(Given instruction): Select and copy out every line in the records containing "Write".

(Records supplied):
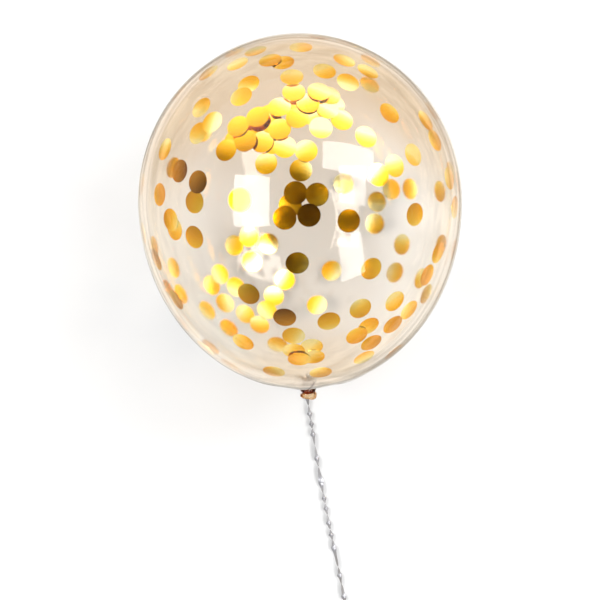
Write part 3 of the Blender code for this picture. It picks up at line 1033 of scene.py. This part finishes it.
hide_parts("ribbon_tie")

# The far end of the ribbon is finished in an overhand knot, pulled small, with a flat cut tail on the
# floor. Knot and tail are the same film as the ribbon.
OVERHAND_SIZE = 0.00115
OVERHAND_LIFT = 0.00095
OVERHAND_STEPS = 36
OVERHAND_BOW = 0.0006
OVERHAND_CENTRE = Vector((0.0308, -0.4058, 0.0033))
END_TAIL_LENGTH = 0.0135
END_TAIL_STEPS = 24
END_TAIL_HEIGHT = 0.0006
END_TAIL_DROP = 0.55
end_way = (Vector(RIBBON_ROUTE[-1]) - Vector(RIBBON_ROUTE[-2])).normalized()
end_side = Vector((-end_way.y, end_way.x, 0))
overhand_route = [Vector(RIBBON_ROUTE[-1])]
for i in range(OVERHAND_STEPS + 1):
    turn = math.pi + math.tau * i / OVERHAND_STEPS
    ahead = (math.sin(turn) + 2 * math.sin(2 * turn)) * OVERHAND_SIZE
    aside = (math.cos(turn) - 2 * math.cos(2 * turn)) * OVERHAND_SIZE
    rise = OVERHAND_LIFT * (i / OVERHAND_STEPS - 0.5 - math.sin(3 * turn))
    overhand_route.append(OVERHAND_CENTRE + end_way * ahead + end_side * aside + Vector((0, 0, rise)))
tail_start = overhand_route[-1] + end_way * OVERHAND_SIZE
overhand_points, _ = smooth_route(overhand_route + [tail_start], TAIL_STATION_GAP)
overhand = strip(
    "overhand", overhand_points, end_side, lambda along: END_WIDTH, untwisted, OVERHAND_BOW
)
end_tail_points = []
for i in range(END_TAIL_STEPS + 1):
    share = i / END_TAIL_STEPS
    point = tail_start + end_way * END_TAIL_LENGTH * share
    point.z += (END_TAIL_HEIGHT - tail_start.z) * eased(share, 0, END_TAIL_DROP)
    end_tail_points.append(point)
end_tail = strip(
    "end_tail", end_tail_points, end_side,
    lambda along: END_WIDTH + (RIBBON_WIDTH - END_WIDTH) * eased(along, 0, END_TAIL_LENGTH / 2),
    untwisted, RIBBON_BOW,
)
end_knot = join_strips("end_knot_and_tail", [overhand, end_tail])
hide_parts("ribbon_end_knot")
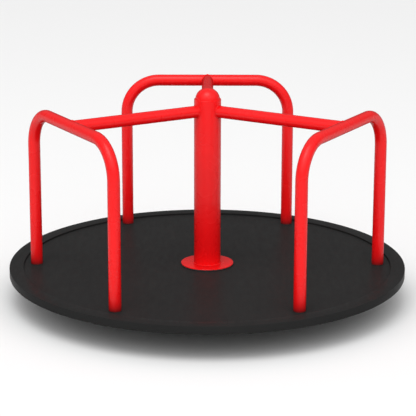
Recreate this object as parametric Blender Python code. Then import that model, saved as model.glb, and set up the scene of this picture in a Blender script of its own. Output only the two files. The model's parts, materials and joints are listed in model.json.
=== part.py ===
"""Playground merry-go-round: a spinning deck with a centre column, three spokes and three hoop rails.

Metres, +Z up. The origin is on the ground, at the centre of the base plate. Everything that turns does so
about the Z axis. The rear hoop faces +Y. A fixed spindle stands on the base plate, and the hub, the deck and
the column turn round it on two taper roller bearings.
"""

import math

import bmesh
import bpy
from mathutils import Matrix, Vector

# Gap between pieces that touch, and the fit of faceted round pieces that don't share a facet count.
GAP = 0.0003

# Deck and rim.
DECK_RADIUS = 0.900
GROUND_CLEARANCE = 0.125
RIM_HEIGHT = 0.036
RIM_WIDTH = 0.064
RIM_WALL = 0.004
RIM_EDGE = 0.002
DECK_RECESS = 0.008
DECK_THICKNESS = 0.003

# Hoop rails: 54 mm tube, two legs and a bar, on a circle round the centre.
PIPE_RADIUS = 0.027
PIPE_WALL = 0.0032
LEG_CIRCLE = 0.779
LEG_HALF_ANGLE = math.radians(30)
BAR_HEIGHT = 0.8705
BEND_RADIUS = 0.156
BEND_STEPS = 8
HOOP_AZIMUTHS = {"rear": 90, "left": 210, "right": 330}

# Centre column: 121 mm tube, with a domed cap pressed into its top and a flange round its foot.
COLUMN_RADIUS = 0.0605
COLUMN_WALL = 0.005
COLUMN_TOP = 0.923
COLUMN_EDGE = 0.0015
CAP_WALL = 0.003
CAP_SPIGOT = 0.026
CAP_RISE = 0.052
CAP_STEPS = 7
FLANGE_RADIUS = 0.1225
FLANGE_THICKNESS = 0.009
FLANGE_EDGE = 0.0015

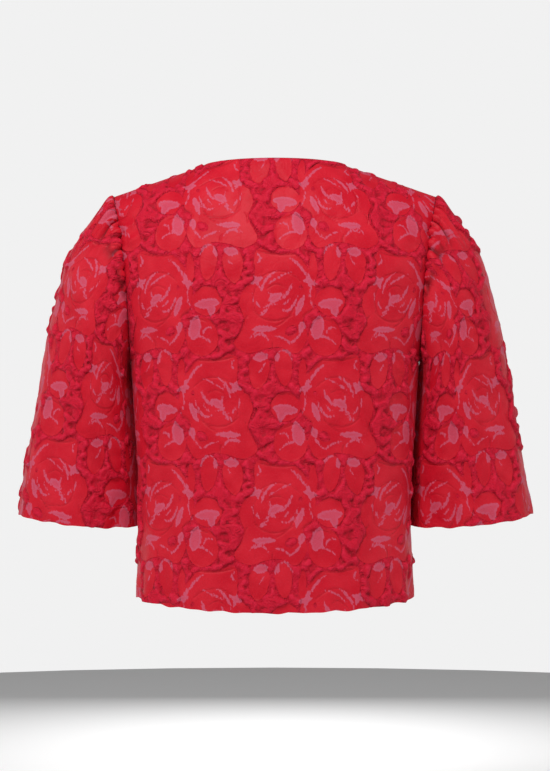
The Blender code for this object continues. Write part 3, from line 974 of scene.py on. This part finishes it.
@dataclass(frozen=True)
class Lie:
    """How the cloth lies at each point of a piece.

    Attributes:
        free: 0 to 1, how much relief the point may take.
        seam: how far it is from the nearest seam, in metres.
        extra: height that is added to the relief, in metres.
        valley: 0 to 1, how deep in a valley between gathers it is.
    """

    free: Array
    seam: Array
    extra: Array
    valley: Array


@dataclass
class Cloth:
    """The puckered cloth: its wall, its relief and how a cut piece is made of it.

    Attributes:
        chart: the woven repeat.
        puckers: the settled outer layer.
        wall: thickness of the plain wall under the relief.
        coarse: the plain inside takes one point in this many.
        seam_fade: the relief is full this far from a seam.
        seam_roll: and the outside dips this near to one.
        roll_depth: how far it dips.
        hem_fade: the relief is full this far above a hem.
        hem_share: the share of it right at the hem.
        wave_fade: a hem's waves end this far above it.
        wave_out: how far they swing.
        wave_up: and how far they rise.
        sharp_angle: faces that meet more sharply keep a hard edge.
        reach: millimetres from a shape's edge that the attributes tell.
    """

    chart: Chart
    puckers: Puckers
    wall: float = 0.0018
    coarse: int = 6
    seam_fade: float = 0.006
    seam_roll: float = 0.0008
    roll_depth: float = 0.0002
    hem_fade: float = 0.010
    hem_share: float = 0.7
    wave_fade: float = 0.045
    wave_out: float = 0.0016
    wave_up: float = 0.0010
    sharp_angle: float = math.radians(80)
    reach: float = 8.0

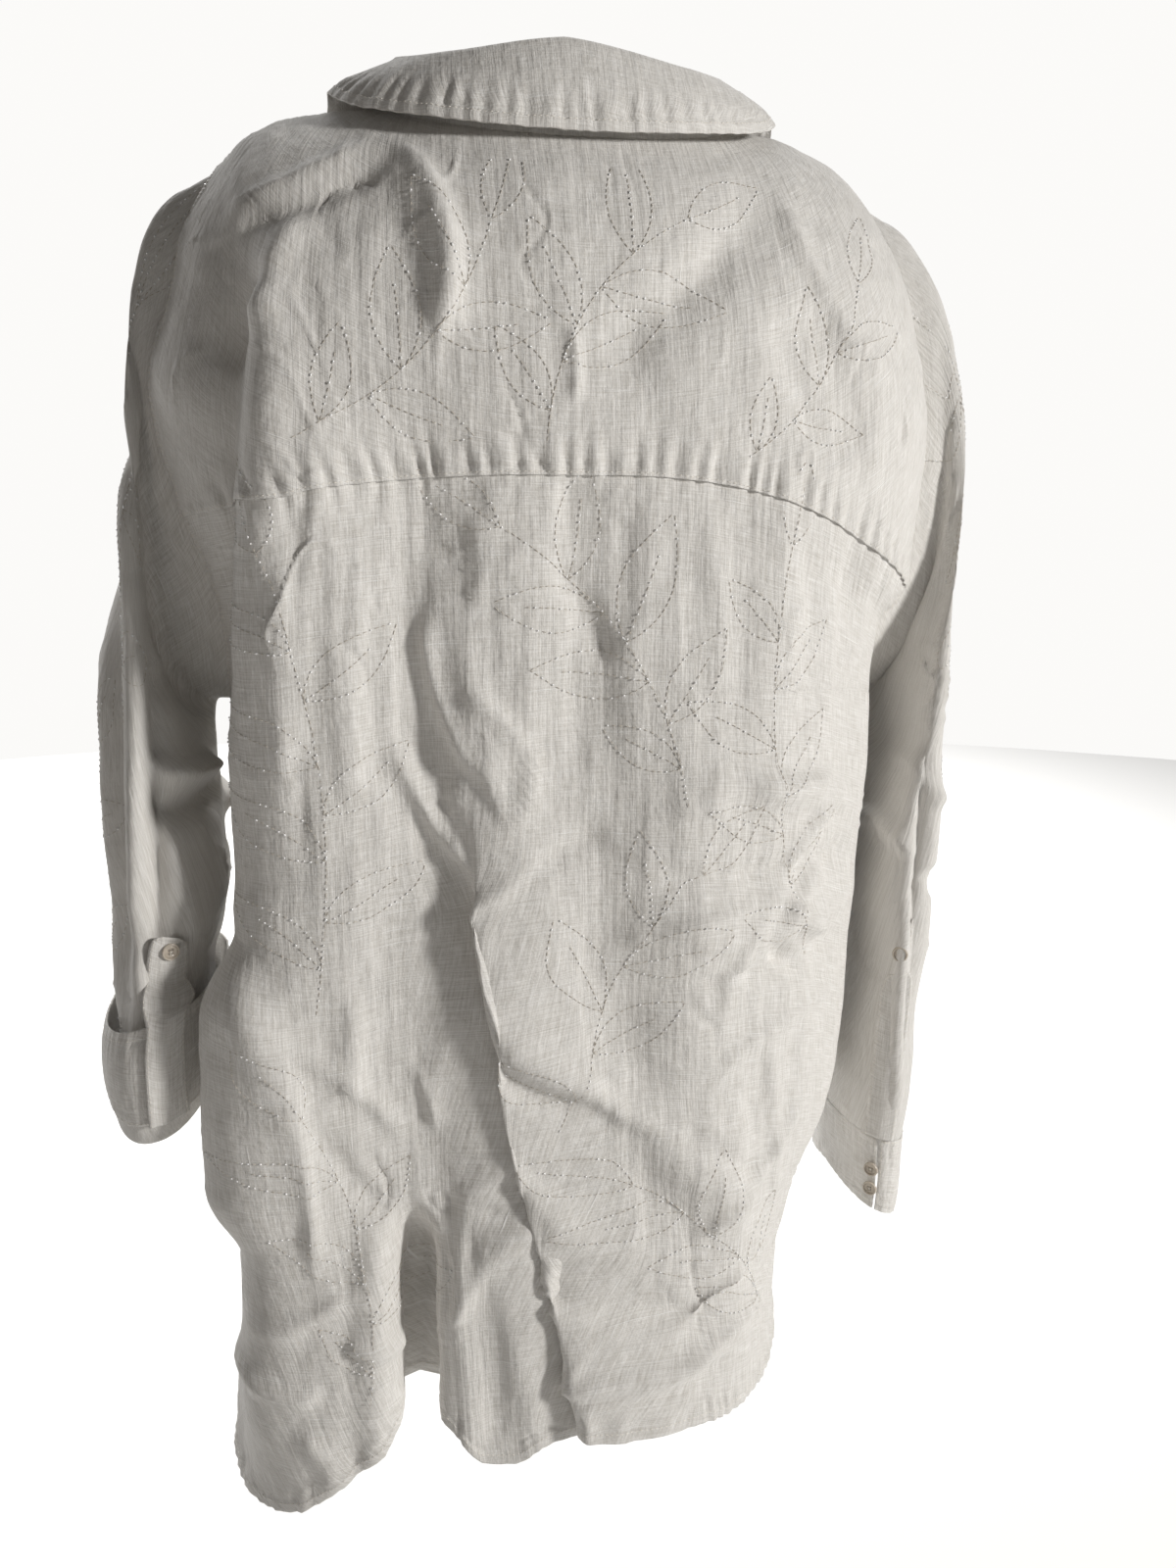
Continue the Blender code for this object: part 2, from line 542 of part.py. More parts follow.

(Exercise result):
Write part 3 of the Blender code for this picture. It picks up at line 1033 of scene.py. This part finishes it.
The Blender code for this object continues. Write part 3, from line 974 of scene.py on. This part finishes it.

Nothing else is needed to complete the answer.